Review: Reproduction

In Katharina Pethke’s debut feature-length documentary, Reproduction, world-premiering in the Berlinale Forum, the director retraces the biographies of her mother and grandmother, finding many points in common between their paths and her own life choices. Moreover, the DoP is Pethke’s partner, Christoph Rohrscheidt, making Reproduction a deeply personal work. A family affair, if you will.

The focus is on women constantly tackling the dilemma between pursuing an artistic career and handling motherhood – at least on paper. Somehow, the fates of the women get lost when the film fixates too much on the architecture and history of the University of Fine Arts Hamburg. Yes, the daughter, the mother and the grandmother studied there (Pethke also worked there). Yes, the fixation on the building, both in the narration and in the camera work, is logically grounded. But this logic seems far-fetched.

A building with its statues and murals overshadows the humans (especially in the first half of the film).
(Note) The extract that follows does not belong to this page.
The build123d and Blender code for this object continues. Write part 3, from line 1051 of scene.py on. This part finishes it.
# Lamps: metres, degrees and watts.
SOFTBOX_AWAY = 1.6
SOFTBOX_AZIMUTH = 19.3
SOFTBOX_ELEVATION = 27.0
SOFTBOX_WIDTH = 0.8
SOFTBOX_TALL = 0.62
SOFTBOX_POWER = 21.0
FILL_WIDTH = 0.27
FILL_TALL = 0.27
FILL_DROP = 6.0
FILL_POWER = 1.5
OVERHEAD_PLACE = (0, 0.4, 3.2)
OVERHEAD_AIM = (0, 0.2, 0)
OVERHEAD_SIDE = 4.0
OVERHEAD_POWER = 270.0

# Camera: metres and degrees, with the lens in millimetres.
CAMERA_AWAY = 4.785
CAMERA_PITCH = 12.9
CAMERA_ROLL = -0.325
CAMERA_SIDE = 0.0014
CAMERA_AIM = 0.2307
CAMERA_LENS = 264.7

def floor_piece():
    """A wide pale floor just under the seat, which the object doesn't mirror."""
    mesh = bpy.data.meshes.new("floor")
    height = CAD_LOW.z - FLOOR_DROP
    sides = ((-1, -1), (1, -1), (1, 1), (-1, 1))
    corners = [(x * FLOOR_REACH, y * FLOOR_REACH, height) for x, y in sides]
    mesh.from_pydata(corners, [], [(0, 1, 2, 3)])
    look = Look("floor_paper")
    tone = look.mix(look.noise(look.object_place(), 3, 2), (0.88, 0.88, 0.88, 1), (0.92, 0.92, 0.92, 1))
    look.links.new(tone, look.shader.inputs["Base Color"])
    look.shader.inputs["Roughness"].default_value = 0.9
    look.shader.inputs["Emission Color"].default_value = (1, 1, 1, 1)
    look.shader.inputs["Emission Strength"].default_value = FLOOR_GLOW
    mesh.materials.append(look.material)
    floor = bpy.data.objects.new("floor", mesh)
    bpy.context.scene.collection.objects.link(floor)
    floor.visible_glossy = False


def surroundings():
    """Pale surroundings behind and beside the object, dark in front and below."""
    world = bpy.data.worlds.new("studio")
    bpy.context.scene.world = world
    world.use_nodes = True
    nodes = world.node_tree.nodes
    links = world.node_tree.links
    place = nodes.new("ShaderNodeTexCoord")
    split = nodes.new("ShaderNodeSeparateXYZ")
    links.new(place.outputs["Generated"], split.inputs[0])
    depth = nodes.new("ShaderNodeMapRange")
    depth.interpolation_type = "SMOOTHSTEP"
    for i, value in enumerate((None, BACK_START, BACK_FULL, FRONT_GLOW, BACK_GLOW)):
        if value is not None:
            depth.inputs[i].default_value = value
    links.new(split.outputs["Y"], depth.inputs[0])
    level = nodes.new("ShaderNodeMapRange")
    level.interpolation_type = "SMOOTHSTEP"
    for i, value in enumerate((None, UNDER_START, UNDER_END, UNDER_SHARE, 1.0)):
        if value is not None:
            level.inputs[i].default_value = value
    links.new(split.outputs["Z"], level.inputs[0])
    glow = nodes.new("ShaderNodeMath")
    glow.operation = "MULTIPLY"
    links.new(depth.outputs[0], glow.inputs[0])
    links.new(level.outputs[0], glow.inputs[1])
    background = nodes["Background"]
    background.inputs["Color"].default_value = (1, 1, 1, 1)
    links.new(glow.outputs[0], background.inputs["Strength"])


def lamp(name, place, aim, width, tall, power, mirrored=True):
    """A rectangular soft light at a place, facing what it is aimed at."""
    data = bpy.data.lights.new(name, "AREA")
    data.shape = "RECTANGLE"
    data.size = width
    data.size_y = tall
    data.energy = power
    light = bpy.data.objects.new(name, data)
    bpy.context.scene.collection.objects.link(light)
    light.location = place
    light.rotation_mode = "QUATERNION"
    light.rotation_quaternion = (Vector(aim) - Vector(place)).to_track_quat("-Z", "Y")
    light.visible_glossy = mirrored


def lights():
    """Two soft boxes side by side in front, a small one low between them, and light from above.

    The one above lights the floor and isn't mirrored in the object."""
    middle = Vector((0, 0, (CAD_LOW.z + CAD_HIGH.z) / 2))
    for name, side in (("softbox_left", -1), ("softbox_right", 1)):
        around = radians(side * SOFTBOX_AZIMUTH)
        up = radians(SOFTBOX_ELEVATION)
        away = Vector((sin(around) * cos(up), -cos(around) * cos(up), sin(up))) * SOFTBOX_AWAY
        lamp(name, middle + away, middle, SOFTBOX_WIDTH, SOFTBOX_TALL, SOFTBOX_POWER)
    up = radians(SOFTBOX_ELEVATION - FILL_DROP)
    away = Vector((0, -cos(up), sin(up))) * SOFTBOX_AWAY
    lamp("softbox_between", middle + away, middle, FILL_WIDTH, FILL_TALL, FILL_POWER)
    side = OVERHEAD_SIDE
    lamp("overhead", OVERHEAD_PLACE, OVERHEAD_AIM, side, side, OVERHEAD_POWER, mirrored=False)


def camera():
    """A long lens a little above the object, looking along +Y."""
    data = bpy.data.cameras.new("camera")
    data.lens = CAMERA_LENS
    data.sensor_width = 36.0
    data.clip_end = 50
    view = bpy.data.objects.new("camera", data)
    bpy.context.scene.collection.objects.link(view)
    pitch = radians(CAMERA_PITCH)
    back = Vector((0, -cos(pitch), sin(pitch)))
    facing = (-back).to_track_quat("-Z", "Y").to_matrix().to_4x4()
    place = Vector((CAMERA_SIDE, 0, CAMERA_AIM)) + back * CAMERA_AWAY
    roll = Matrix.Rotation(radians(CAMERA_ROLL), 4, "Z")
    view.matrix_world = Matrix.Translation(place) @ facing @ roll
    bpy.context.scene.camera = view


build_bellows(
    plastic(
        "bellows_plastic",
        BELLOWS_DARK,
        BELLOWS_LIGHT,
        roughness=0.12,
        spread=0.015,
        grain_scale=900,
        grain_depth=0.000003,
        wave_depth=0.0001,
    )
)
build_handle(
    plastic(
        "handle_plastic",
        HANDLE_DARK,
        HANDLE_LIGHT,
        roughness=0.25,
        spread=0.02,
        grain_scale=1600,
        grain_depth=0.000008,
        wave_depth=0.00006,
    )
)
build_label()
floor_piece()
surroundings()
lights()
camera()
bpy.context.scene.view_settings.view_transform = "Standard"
And when the humans talk, their past and aspirations are retold in a perfectionistic, very correct way. This correctness might be the regalia of the school’s smartest kid, but in cinema, it feels stiff. Reproduction is stuck between wanting to be an architectural film and a biographical documentary/family study. Like a SAGE academic paper, it tests too many hypotheses to be able to connect both arguments.

Additionally, the narrator (Pethke) ponders authenticity, genius and the male/female gaze in the arts. Valid questions. In-depth analysis. Precision of facts. Years. More years. Surnames. More surnames. Perhaps that’s the only suitable approach, yet why do these philosophically factual examinations resemble the Louvre’s audio guide?
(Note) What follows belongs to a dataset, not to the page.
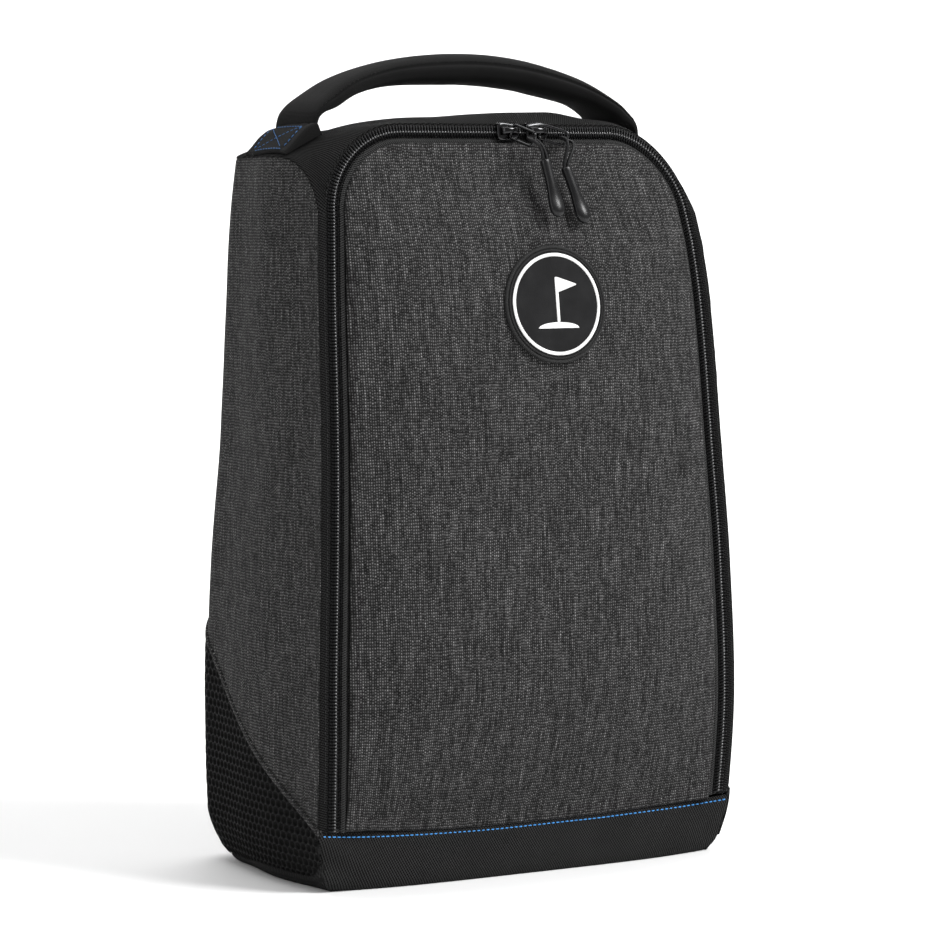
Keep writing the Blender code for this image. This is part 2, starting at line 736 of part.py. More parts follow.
def pull_route(label):
    """The two strands and the U-turn that joins them round the bail's end bar."""
    bar, pointing, bar_way = bail_axes(label)
    end_bar = bar + pointing * BAIL_LENGTH
    top, foot = (Vector(p) for p in PULL_END[label])
    along = (foot - top).normalized()
    apart = pointing.cross(bar_way).normalized()
    spread_way = (Vector((1.0, 0.0, 0.0)) - along * along.x).normalized()
    if spread_way.dot(apart) < 0.0:
        apart = -apart
    grip_apart = CORD_RADIUS + 0.25
    strands = []
    for sign in (1.0, -1.0):
        start = end_bar + apart * LOOP_RADIUS * sign
        finish = top + spread_way * grip_apart * sign
        strands.append(bezier(start, start + pointing * 8.0, finish - along * 8.0, finish, 10))
    turn = []
    for angle in spread(8, 0.0, math.pi)[1:-1]:
        around = apart * math.cos(angle) - pointing * math.sin(angle)
        turn.append(end_bar + around * LOOP_RADIUS)
    return list(reversed(strands[0])) + turn + strands[1]


def bezier(a, b, c, d, count):
    points = []
    for t in spread(count):
        s = 1.0 - t
        points.append(a * s ** 3 + b * 3 * s * s * t + c * 3 * s * t * t + d * t ** 3)
    return points


def build_pull(label):
    bar, pointing, bar_way = bail_axes(label)
    pivot = bar + pointing * BAIL_LENGTH
    curve = bpy.data.curves.new("pull_cord_" + label, "CURVE")
    curve.dimensions = "3D"
    curve.bevel_depth = CORD_RADIUS * MM
    curve.bevel_resolution = 2
    curve.render_resolution_u = 0
    curve.use_fill_caps = True
    route = pull_route(label)
    spline = curve.splines.new("POLY")
    spline.points.add(len(route) - 1)
    for place, point in zip(spline.points, route):
        place.co = (*((point - pivot) * MM), 1.0)
    cord = bpy.data.objects.new("pull_cord_" + label, curve)
    cord.data.materials.append(material("rubber"))
    cord.location = pivot * MM
    bpy.context.scene.collection.objects.link(cord)

    top, foot = (Vector(p) for p in PULL_END[label])
    along = (foot - top).normalized()
    across = (Vector((1.0, 0.0, 0.0)) - along * along.x).normalized()
    outward = along.cross(across)
    shape = ((GAP, 2.1, 1.3), (0.9, 2.5, 1.7), (9.0, 2.4, 1.7), (17.0, 2.7, 1.9), (22.0, 3.1, 2.2),
             (25.5, 2.5, 1.8), (GRIP_LENGTH, 0.9, 0.7))
    rings = []
    for distance, wide, deep in shape:
        middle = top - pivot + along * distance
        rings.append([middle + across * wide * a + outward * deep * b for a, b in circle(12, 1.0)])
    add_object("pull_end_" + label, bridge_rings(rings), "rubber", pivot)


# ---------------------------------------------------------------- handle

def handle_line(angle):
    """Middle line of the handle, from the left foot (0) to the right foot (pi)."""
    toward_left = math.cos(angle)
    drop = LEFT_FOOT_DROP * max(0.0, toward_left) ** 4
    return Vector((-HANDLE_HALF_SPAN * toward_left, 0.0, HANDLE_FOOT - drop + HANDLE_RISE * math.sin(angle)))


def handle_section(angle, inset, count=12):
    """Cross section of the padded grip: full in the middle, flat at its feet."""
    middle = handle_line(angle)
    step = 0.01
    along = (handle_line(angle + step) - handle_line(angle - step)).normalized()
    out = Vector((-along.z, 0.0, along.x))
    fullness = smooth(math.sin(angle) / 0.55)
    deep = mix(9.0, HANDLE_HALF_DEPTH, fullness) - inset
    thick = mix(3.2, HANDLE_HALF_THICK, fullness) - inset
    ring = []
    for a, b in circle(count, 1.0):
        square = 1.0 / max(abs(a) ** 2.4 + abs(b) ** 2.4, 1e-6) ** (1 / 2.4)
        ring.append(middle + Vector((0.0, 1.0, 0.0)) * a * square * deep + out * b * square * thick)
    return ring


def handle_layer(name, outer_inset, inner_inset, start, material_name):
    """A tube over the handle's length, or a solid core when inner_inset is None."""
    pivot = Vector((0.0, 0.0, HANDLE_AXIS_Z))
    angles = spread(19, start, math.pi - start)
    outer = [[p - pivot for p in handle_section(a, outer_inset)] for a in angles]
    if inner_inset is None:
        return add_object(name, bridge_rings(outer), material_name, pivot)
    inner = [[p - pivot for p in handle_section(a, inner_inset)] for a in angles]
    body = bmesh.new()
    skins = [[[body.verts.new(p) for p in ring] for ring in rings] for rings in (outer, inner)]
    count = len(skins[0][0])
    for skin in skins:
        for low, high in zip(skin, skin[1:]):
            for i in range(count):
                j = (i + 1) % count
                body.faces.new((low[i], low[j], high[j], high[i]))
    for end in (0, -1):
        for i in range(count):
            j = (i + 1) % count
            body.faces.new((skins[0][end][i], skins[0][end][j], skins[1][end][j], skins[1][end][i]))
    return add_object(name, body, material_name, pivot)


def build_handle():
    start = 0.17
    handle_layer("handle_cover", 0.0, 1.2, start, "jersey")
    handle_layer("handle_foam", 1.2 + GAP, None, start + 0.02, "foam")


def surface_tree(rows):
    """A search tree of a grid of points, for dropping things onto it."""
    width = len(rows[0])
    points = [point for row in rows for point in row]
    faces = []
    for r in range(len(rows) - 1):
        for c in range(width - 1):
            i = r * width + c
            faces.append((i, i + 1, i + width + 1, i + width))
    return BVHTree.FromPolygons(points, faces)


def build_handle_patches():
    """The flat sewn feet of the handle strap, lying on the gusset down to the side seams."""
    tree = surface_tree(gusset_rows())
    for label, side in (("left", -1.0), ("right", 1.0)):
        outer, inner = [], []
        for x in spread(5, PATCH_INNER, PATCH_OUTER):
            line_out, line_in = [], []
            for y in spread(7, -STRAP_HALF_WIDTH, STRAP_HALF_WIDTH):
                found, normal, _, _ = tree.ray_cast(Vector((side * x, y, 400.0)), Vector((0.0, 0.0, -1.0)))
                up = normal if normal.z > 0.0 else -normal
                line_in.append(found + up * PATCH_LIFT)
                line_out.append(found + up * (PATCH_LIFT + PATCH_THICK))
            outer.append(line_out)
            inner.append(line_in)
        add_object("handle_patch_" + label, bridge_grids(outer, inner), "jersey")


# ---------------------------------------------------------------- the whole bag

def main():
    clear_scene()
    build_back()
    build_side_walls()
    build_base()
    build_gusset()
    build_hinge_binding()
    build_zip()
    build_flap()
    build_badge()
    for label in ("left", "right"):
        build_slider(label)
        build_bail(label)
        build_pull(label)
    build_handle_patches()
    build_handle()


main()
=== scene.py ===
"""Looks of the golf shoe bag: cloth, zip, handle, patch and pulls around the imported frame.

Lengths are in millimetres until a mesh is made, where MM turns them into metres. The bag
stands on its base at the origin, +X to its right as seen from the front, +Y to its back.
"""

import math

import bmesh
import bpy
import numpy as np
from mathutils import Matrix, Vector, noise
from mathutils.bvhtree import BVHTree


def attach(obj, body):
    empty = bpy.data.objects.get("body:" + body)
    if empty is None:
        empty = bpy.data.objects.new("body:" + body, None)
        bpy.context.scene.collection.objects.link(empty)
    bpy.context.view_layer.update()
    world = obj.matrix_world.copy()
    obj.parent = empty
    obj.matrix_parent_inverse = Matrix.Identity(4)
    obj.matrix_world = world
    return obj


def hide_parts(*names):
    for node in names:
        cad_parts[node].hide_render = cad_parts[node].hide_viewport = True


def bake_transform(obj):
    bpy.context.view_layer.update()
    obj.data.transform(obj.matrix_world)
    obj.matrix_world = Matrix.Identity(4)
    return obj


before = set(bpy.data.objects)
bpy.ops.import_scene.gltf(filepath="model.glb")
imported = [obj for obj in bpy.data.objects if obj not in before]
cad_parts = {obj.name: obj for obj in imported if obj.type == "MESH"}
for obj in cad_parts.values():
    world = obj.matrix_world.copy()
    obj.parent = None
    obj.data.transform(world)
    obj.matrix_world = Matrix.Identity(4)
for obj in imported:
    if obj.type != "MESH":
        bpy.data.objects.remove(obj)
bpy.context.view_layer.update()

MM = 0.001
TAU = 2.0 * math.pi
SIDES = (("left", -1.0), ("right", 1.0))


# ---------------------------------------------------------------- small helpers

def spread(count, low=0.0, high=1.0):
    return [low + (high - low) * i / (count - 1) for i in range(count)]


def mix(a, b, t):
    return a + (b - a) * t


def smooth(t):
    t = min(1.0, max(0.0, t))
    return t * t * (3.0 - 2.0 * t)


def both_ways(fractions):
    """Fractions from 0 to 1 turned into places from -1 to 1."""
    return [2.0 * s - 1.0 for s in fractions]


def running_lengths(points):
    """Distance along a line of points from the first to each of them."""
    lengths = [0.0]
    for a, b in zip(points, points[1:]):
        lengths.append(lengths[-1] + (b - a).length)
    return lengths


def circle(count, radius, start=0.0):
    angles = [start + TAU * i / count for i in range(count)]
    return [(radius * math.cos(a), radius * math.sin(a)) for a in angles]


def wander(x, y, size, seed=0.0):
    """Smooth noise from about -1 to 1 with bumps of roughly `size` mm."""
    return noise.noise(Vector((x / size, y / size, seed * 7.31)))


def edge_spread(count, size, roll):
    """Fractions along a sheet `size` mm long, close together inside its rolled edges."""
    near = [roll * (1.0 - math.cos(a)) / size for a in spread(5, 0.0, math.pi / 2.0)]
    middle = spread(count, near[-1], 1.0 - near[-1])
    return near[:-1] + middle + [1.0 - n for n in reversed(near[:-1])]


# ---------------------------------------------------------------- materials

def node(tree, kind, inputs=None, **settings):
    """Add a shader node; inputs maps a socket's name or number to a value or an output."""
    made = tree.nodes.new("ShaderNode" + kind)
    for key, value in settings.items():
        setattr(made, key, value)
    for key, value in (inputs or {}).items():
        if isinstance(value, bpy.types.NodeSocket):
            tree.links.new(value, made.inputs[key])
        else:
            made.inputs[key].default_value = value
    return made


def math_node(tree, operation, *values):
    return node(tree, "Math", dict(enumerate(values)), operation=operation).outputs[0]


def ramp(tree, fac, *stops):
    """Colour ramp; each stop is (position, grey or colour)."""
    made = node(tree, "ValToRGB", {0: fac})
    elements = made.color_ramp.elements
    while len(elements) < len(stops):
        elements.new(0.5)
    for element, (position, colour) in zip(elements, stops):
        element.position = position
        rgb = colour if isinstance(colour, tuple) else (colour,) * 3
        element.color = (*rgb, 1.0)
    return made.outputs[0]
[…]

Reproduction doesn’t let the viewer in; it’s sleek and detached. Watching the film feels like visiting your art- and architecture-loving acquaintance in his minimalistic downtown apartment, where no one offers you a cosy blanket and you are terrified to stain the beige couch. 

What causes this estranged sensation? The narrowness of the topic? The fine-arts university? The abundance of facts? No, because it’s normal to learn specific and introspective stories through documentaries. In the case of Reproduction, it’s the asceticism of the picture, the academic approach (references, facts, explanations), the lack of dramatic variety, the slow pacing and the difficulty in fully immersing us in the story. Intentionally or not, the film is an example of Brechtian alienation.

It’s puzzling because by flipping through family albums and showing archival footage – even something as intimate as an ultrasound – the film attempts to let the viewer in, yet it doesn’t grant the actual permission to sit on the beige couch. 

Let’s come back to the matter of women. The reflections on “professional ambitions post-maternity leave” gain momentum rather late in the film. In Feminism Is for Everybody, bell hooks argues that “women at work” is a complex subject. Partly, the complexity is due to the status quo of work offering liberation to privileged women. Nevertheless, hooks discloses: “No matter her class, the woman who stayed at home working as a housewife was often isolated. […] When women in the home spend all their time attending to the needs of others, home is a workplace for her, not a site of relaxation, comfort and pleasure.” We see this notion manifesting through Rosemarie (the grandmother), who stepped away from a potential artistic career to take care of the kids.

Despite the objections expressed, Reproduction is a contribution to the domain of motherhood studies, which, according to researcher Andrea O'Reilly, are still at the periphery of feminism studies.

Reproduction was produced by Germany’s Fünferfilm. The world sales are handled by Pluto Film.